- Given data:
━━━

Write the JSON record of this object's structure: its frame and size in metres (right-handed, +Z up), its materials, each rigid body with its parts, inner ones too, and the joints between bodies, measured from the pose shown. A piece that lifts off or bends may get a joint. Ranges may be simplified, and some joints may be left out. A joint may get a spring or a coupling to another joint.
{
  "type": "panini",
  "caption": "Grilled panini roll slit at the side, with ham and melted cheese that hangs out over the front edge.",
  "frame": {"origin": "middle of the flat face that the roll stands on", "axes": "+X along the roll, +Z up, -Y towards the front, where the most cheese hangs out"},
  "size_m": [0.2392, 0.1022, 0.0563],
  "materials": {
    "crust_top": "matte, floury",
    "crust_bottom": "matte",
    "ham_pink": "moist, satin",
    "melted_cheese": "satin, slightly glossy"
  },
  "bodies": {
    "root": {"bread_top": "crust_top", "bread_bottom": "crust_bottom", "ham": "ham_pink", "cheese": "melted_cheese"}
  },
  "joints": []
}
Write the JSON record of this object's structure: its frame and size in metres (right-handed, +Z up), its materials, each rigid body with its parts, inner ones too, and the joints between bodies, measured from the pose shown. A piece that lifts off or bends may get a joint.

━━━

- Given instruction: Type the whole listing again, unaltered.

- Response:
Write the JSON record of this object's structure: its frame and size in metres (right-handed, +Z up), its materials, each rigid body with its parts, inner ones too, and the joints between bodies, measured from the pose shown. A piece that lifts off or bends may get a joint. Ranges may be simplified, and some joints may be left out. A joint may get a spring or a coupling to another joint.
{
  "type": "panini",
  "caption": "Grilled panini roll slit at the side, with ham and melted cheese that hangs out over the front edge.",
  "frame": {"origin": "middle of the flat face that the roll stands on", "axes": "+X along the roll, +Z up, -Y towards the front, where the most cheese hangs out"},
  "size_m": [0.2392, 0.1022, 0.0563],
  "materials": {
    "crust_top": "matte, floury",
    "crust_bottom": "matte",
    "ham_pink": "moist, satin",
    "melted_cheese": "satin, slightly glossy"
  },
  "bodies": {
    "root": {"bread_top": "crust_top", "bread_bottom": "crust_bottom", "ham": "ham_pink", "cheese": "melted_cheese"}
  },
  "joints": []
}
Write the JSON record of this object's structure: its frame and size in metres (right-handed, +Z up), its materials, each rigid body with its parts, inner ones too, and the joints between bodies, measured from the pose shown. A piece that lifts off or bends may get a joint.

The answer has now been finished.